In the absence of government funding for research into a wide range of climate solutions or even the political will to say that we need to stop drilling for fossil fuels, I’m also concerned that we’re left with corporate philanthropy, a system that enables wealthy individuals to create policy without participating in democracy. Let’s take the Harvard experiment. Its funding list is a who’s who of Silicon Valley: the William and Flora Hewlett Foundation, Bill Gates, the venture capitalist Chris Sacca. Just because the tech industry is enamored of its ability to both disrupt the world and save it doesn’t mean we want it picking the solutions to the greatest problem the world has ever known.

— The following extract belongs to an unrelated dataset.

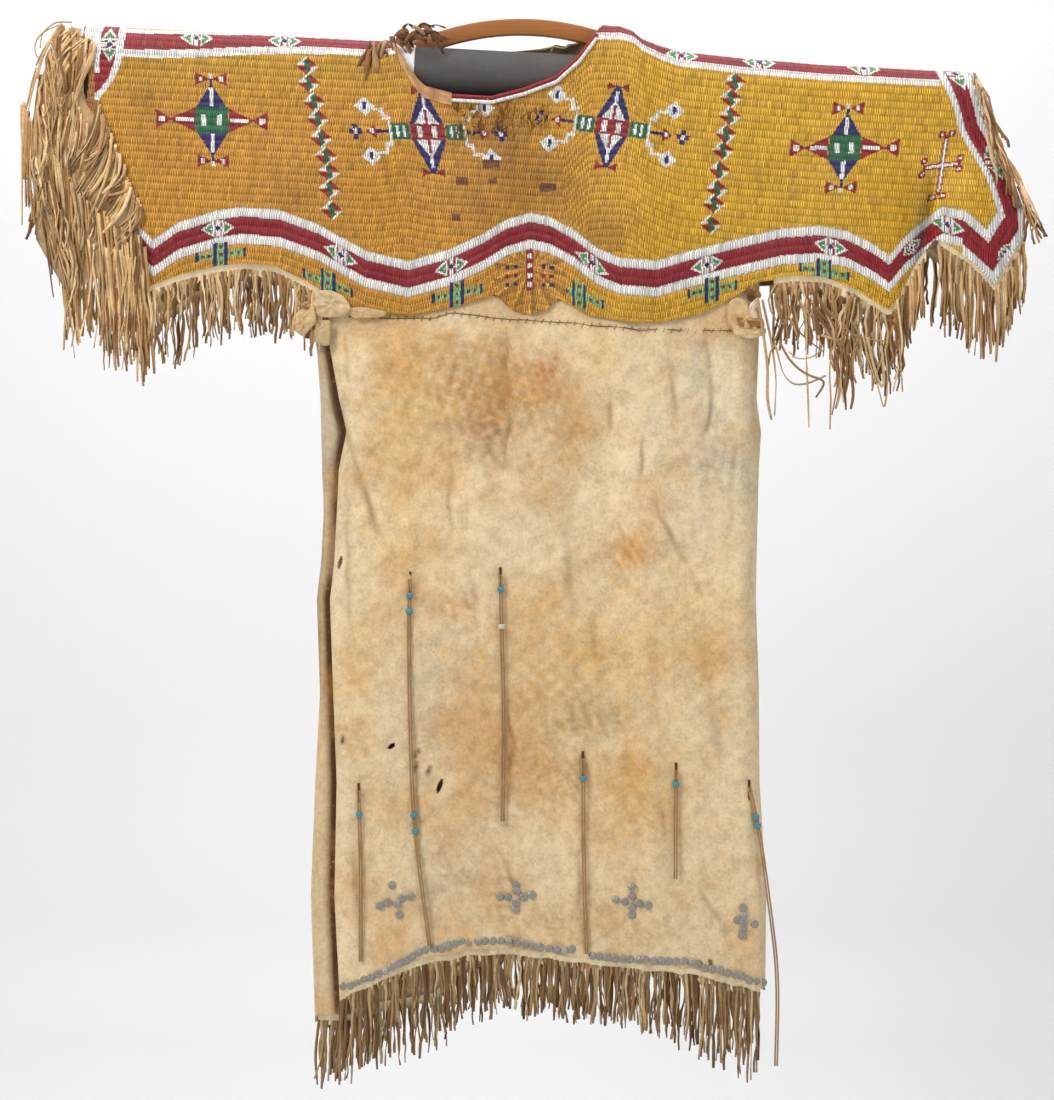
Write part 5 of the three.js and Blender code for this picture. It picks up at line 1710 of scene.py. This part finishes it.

Keutsch said something else to the MIT Technology Review that highlights the disconnect between funders of geoengineering and the people doing the science: “I think better understanding what the risks may be is very important.” Given the quickness with which solar geoengineering could provide some sort of temporary relief to global warming, he was worried that politicians might be tempted to use it, risks be damned. Keutsch isn’t researching geoengineering because he thinks it’s cool but because he thinks it’s dangerous. Like many scientists in this field, he hopes we never use this technology. Some of the technology’s champions, however, are framing a worst-case scenario as the best case. No surprise that those who benefit most from the status quo would sooner risk the entire planet than their positions on it.